Now we come to one of the killer features of AzureML: You can easily compare different machine learning algorithms with each other. So we just copy paste the modules Train Model and Score Model within the ML studio: Select the modules "Train Model" and "Score Model"...
Finally, the module Evaluate Model allows one to quickly compare the two trained models using various evaluation metrics, such as the ROC-curve, the ration between precision and recall, and the lift-curve - more in the next section:
The four values in the blue box represent the confusion matrix. It is a 2x2-matrix since it is a binary classification problem; it contains the absolute number of true positives (i.e. customer has been correctly predicted to be a bike buyer), true negatives (i.e. customer has been correctly predicted to be a no-buyer), false positives (i.e. customer has falsely been predicted to be a bike buyer) and false negatives. The values in the green box a typical evaluation measure: accuracy, precision, recall and F1.
Just by looking at the ROC-curve (as well as looking at the other two diagrams), the first model outperforms the second one. Let's assume we have found our best performing machine learning model for our given problem.
Let's see what the better performing model has actually predicted. Click on the button of the left hand side Score Model and then click on Visualize: (Note you can also save the output as a dataset)
The calculated probability indicates the the likelihood that a given customer is a bike buyer. For instance, the very first customer is predicted to be a bike buyer with a probability of 78%, whereas the third customer has a chance of being a bike buyer of merly 2,4% - making him a "no buyer". The threshold for the probability is set at 50% by default but can also be adjusted.
Comparing the columns BikeBuyer (so-called The Truth" and Scored Labels (the predictions), one can see how well a model has performed.
Save the current experiment as a new experiment, since we are now undergoing preparations for a web service that will be called as we gather information about new customers who we want to classify as a likely buyer or not:
In the web service experiment, there is no need for the "loser model" anymore - we will only require the model we have saved as a trained model. Thus, delete the modules in the canvas associated with the "loser model":
Since we have saved the trained Two-Class Boosted Decision Tree, we can replace the two modules "Two-Class Boosted Decision Tree" and "Train Model" with the trained model Targeted Marketing Model. It is listed in the catalogue pane (on the left hand side) under Trained Models:
Here, we also delete the Split module since we are now only applying the trained module - no need to train and test it in the web service.
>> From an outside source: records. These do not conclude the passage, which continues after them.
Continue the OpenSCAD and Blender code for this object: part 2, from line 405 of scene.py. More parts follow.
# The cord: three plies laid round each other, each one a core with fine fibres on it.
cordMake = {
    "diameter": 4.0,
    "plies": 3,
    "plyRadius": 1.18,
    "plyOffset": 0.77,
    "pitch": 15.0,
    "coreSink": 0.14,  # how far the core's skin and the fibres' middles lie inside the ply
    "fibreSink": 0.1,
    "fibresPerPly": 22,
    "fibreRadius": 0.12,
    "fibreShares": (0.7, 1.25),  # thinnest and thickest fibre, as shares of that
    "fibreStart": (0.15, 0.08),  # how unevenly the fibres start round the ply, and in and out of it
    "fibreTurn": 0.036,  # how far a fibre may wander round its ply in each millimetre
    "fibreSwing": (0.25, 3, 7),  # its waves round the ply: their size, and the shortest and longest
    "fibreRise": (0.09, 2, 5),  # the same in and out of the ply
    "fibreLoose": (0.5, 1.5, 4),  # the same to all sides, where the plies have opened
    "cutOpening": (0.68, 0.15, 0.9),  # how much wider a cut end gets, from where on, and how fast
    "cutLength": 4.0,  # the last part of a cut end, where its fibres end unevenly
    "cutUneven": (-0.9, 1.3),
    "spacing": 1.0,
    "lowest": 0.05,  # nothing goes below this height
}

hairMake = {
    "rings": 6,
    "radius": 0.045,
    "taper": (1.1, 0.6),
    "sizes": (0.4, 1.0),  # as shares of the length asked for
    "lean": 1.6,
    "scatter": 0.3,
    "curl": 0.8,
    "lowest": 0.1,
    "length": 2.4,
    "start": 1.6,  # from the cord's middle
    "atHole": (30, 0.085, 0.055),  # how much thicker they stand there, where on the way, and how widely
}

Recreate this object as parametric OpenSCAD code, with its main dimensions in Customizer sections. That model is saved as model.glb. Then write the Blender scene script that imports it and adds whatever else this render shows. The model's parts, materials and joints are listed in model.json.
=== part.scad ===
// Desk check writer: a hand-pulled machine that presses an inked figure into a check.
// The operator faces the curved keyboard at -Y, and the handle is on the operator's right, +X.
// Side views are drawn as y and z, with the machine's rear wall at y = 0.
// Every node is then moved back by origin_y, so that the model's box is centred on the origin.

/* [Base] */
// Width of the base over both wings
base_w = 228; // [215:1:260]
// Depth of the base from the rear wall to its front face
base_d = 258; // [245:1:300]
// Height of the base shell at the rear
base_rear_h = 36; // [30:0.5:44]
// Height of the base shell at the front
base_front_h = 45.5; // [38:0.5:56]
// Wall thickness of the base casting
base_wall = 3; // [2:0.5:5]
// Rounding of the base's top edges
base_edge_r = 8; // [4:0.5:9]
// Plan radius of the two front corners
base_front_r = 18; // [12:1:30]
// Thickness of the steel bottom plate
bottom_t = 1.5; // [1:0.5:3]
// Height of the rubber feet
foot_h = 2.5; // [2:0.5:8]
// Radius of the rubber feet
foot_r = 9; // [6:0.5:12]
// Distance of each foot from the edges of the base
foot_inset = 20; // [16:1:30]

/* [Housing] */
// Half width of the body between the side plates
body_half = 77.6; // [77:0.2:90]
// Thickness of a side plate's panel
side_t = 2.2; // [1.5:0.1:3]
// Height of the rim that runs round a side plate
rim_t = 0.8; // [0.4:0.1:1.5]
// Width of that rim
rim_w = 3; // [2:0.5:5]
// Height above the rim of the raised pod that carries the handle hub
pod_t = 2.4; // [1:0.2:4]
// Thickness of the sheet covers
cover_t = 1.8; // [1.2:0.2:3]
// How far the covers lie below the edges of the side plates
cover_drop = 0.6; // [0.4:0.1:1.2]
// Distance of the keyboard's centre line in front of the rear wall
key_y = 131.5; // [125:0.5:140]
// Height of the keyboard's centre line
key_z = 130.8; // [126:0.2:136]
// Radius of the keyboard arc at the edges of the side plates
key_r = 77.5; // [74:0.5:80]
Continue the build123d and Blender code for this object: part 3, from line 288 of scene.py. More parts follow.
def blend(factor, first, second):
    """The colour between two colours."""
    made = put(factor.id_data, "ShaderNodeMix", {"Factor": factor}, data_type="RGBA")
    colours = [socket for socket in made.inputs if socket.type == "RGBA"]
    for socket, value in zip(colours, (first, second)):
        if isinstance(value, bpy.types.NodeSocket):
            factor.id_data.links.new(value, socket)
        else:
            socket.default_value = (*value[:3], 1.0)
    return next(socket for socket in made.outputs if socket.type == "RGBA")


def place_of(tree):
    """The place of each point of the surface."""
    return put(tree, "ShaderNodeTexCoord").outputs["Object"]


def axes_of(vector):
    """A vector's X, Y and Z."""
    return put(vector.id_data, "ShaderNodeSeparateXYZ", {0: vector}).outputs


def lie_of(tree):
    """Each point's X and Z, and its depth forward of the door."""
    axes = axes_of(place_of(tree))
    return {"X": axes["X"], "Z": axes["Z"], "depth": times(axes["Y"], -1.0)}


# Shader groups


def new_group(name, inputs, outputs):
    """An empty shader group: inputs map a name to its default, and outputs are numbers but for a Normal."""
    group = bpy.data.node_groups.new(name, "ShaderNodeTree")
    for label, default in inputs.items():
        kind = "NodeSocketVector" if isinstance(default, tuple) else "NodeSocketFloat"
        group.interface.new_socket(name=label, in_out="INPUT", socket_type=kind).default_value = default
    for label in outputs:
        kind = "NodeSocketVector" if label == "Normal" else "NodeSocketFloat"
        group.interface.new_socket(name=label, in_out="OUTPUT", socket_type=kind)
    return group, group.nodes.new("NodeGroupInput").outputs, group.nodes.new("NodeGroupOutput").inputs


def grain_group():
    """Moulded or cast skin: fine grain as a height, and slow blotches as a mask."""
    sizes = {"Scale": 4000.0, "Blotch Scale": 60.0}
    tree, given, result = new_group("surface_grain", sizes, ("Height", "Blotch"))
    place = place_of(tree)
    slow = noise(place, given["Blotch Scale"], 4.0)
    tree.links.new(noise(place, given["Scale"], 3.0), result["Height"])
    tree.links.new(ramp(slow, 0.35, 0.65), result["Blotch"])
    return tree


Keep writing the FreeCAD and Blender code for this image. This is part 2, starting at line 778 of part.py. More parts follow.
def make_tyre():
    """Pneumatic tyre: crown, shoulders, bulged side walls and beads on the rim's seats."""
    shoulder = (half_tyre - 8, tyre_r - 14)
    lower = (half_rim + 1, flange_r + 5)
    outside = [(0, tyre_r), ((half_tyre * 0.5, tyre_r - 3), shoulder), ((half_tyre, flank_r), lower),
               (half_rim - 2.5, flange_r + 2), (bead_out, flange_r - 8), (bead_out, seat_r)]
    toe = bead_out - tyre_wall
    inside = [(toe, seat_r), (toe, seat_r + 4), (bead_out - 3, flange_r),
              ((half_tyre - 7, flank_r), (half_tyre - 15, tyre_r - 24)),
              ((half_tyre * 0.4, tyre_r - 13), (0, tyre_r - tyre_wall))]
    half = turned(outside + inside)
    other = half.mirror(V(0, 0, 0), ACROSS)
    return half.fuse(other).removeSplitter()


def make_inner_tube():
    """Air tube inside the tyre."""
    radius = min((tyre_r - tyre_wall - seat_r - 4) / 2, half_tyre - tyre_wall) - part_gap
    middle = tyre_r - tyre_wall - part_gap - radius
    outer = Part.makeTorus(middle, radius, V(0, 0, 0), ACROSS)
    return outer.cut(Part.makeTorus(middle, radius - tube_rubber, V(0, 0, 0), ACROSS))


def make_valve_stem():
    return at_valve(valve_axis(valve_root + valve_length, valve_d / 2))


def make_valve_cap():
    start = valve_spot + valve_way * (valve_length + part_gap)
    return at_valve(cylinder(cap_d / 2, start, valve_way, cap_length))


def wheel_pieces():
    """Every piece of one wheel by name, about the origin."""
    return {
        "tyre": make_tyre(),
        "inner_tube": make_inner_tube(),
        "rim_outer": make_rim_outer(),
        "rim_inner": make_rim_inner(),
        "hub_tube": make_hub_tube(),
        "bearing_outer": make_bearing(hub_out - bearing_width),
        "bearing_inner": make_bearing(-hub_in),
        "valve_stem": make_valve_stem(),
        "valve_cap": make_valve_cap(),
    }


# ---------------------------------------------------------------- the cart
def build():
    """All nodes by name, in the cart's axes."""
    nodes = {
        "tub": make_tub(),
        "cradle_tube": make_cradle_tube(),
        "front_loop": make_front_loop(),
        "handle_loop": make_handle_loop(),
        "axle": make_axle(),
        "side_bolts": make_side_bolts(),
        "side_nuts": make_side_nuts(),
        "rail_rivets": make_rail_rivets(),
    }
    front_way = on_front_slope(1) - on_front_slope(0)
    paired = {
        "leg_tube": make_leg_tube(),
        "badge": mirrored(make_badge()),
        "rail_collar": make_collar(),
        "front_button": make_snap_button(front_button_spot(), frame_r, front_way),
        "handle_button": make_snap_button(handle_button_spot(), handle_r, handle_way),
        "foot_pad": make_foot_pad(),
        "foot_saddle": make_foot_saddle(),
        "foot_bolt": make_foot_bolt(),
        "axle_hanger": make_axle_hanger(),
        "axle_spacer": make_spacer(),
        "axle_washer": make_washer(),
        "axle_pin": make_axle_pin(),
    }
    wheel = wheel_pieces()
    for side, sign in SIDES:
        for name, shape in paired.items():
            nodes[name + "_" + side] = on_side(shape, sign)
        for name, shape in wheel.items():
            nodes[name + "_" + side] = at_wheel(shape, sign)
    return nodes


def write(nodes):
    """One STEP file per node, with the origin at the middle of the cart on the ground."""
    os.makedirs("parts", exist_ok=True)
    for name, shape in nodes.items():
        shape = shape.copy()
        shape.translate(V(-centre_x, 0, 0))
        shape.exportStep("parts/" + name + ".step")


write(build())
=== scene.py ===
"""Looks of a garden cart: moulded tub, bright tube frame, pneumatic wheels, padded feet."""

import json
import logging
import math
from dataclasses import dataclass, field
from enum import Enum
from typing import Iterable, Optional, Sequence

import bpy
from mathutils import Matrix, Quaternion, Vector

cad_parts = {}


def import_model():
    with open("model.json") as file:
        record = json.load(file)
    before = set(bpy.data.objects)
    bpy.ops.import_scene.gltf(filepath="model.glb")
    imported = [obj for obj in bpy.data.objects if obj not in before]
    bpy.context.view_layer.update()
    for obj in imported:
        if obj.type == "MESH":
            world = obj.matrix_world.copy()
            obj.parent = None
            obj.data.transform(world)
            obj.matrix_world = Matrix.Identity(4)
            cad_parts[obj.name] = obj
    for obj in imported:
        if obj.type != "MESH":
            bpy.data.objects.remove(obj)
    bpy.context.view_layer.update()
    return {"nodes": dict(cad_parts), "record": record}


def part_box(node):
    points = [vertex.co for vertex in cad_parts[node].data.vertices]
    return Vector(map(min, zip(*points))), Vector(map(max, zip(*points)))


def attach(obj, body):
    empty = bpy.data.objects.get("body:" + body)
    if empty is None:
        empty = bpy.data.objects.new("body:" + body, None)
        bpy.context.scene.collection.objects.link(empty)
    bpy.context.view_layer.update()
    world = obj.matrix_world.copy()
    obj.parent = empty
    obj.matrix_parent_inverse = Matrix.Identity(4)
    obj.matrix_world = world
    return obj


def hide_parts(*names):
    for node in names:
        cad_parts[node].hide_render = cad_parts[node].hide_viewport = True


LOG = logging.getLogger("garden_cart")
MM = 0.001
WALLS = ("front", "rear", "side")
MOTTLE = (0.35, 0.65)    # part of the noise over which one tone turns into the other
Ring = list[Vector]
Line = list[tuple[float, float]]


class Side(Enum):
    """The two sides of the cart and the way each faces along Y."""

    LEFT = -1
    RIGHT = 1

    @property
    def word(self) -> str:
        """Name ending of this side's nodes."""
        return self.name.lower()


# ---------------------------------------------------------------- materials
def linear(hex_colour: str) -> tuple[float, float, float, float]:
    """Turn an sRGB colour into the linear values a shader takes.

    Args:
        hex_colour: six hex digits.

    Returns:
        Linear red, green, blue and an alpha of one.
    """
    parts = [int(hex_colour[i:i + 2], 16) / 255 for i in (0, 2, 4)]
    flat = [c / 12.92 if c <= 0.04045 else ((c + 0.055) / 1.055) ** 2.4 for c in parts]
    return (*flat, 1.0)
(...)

Let's take a step back: We want to have a web service that takes in all the demographic information that we can get on a new customer. What the web service is then supposed to give out is a prediction if we are dealing with a bike buyer or not. Hence, the BikeBuyer column needs to be excluded in the input of the web service. We accomplish this by clicking on the Project Columns module, launching the column selector and excluding the column BikeBuyer:
The experiment is almost finished. Only things to specify are the input and output of the web service. Expand Web Service in the catalogue pane (on the left hand side) and drag in Input and Output as follows:
The result is a web service with its associated API key. We will go through the three (or rather four) options of using the web service: 1) Manual test, 2) downloading the Excel workbook, and 3) request/response help page.
######7.2. Excel workbook The advantage of the Excel workbook is, you can simply copy paste multiple data rows from the AdventureWorks database (no need for manual typing). When opening the workbook, first enable the content:
Back in the SQL Server Management Studio with the AdventureWorks database connected, run the same query as when reading the data in ML studio. The only difference is: exclude the columns [CustomerAlternateKey], [GeographyKey] and [BikeBuyer]. Also I selected the first 10 customers with a customer key higher than some random set number:
Here the script:
SELECT Top 10 [CustomerKey] ,[MaritalStatus] ,[Gender] ,cast ([YearlyIncome] as int) as SalaryYear ,[TotalChildren] ,[NumberChildrenAtHome] ,[EnglishEducation] ,[EnglishOccupation] ,[HouseOwnerFlag] ,[NumberCarsOwned] ,[CommuteDistance] ,[Region] ,[Age] ,[BikeBuyer] FROM AdventureWorksDW2014.[dbo].[vTargetMail] WHERE CustomerKey > 11110
Copy all entries except for the last column (this is the column we aim to predict with the web service) into the Excel workbook. Give it a few minutes while the last two columns (Predicted Values in green) are being calculated by calling the web service:
It turns out that our web service has incorrectly predicted bike buyers in two cases (marked in red). In fact, these have been identified as bike buyers with a probability of less than 90% - maybe the threshold for classifying a customer as a buyer needs to be raised from 50% to 90%?
And the final option (or more precisely the final two options) are documentation pages for request/response or batch execution manners. Hence, when you want to integrate your machine learning models in productive code, e.g. apps, dashboards, etc., these are the pages to refer to.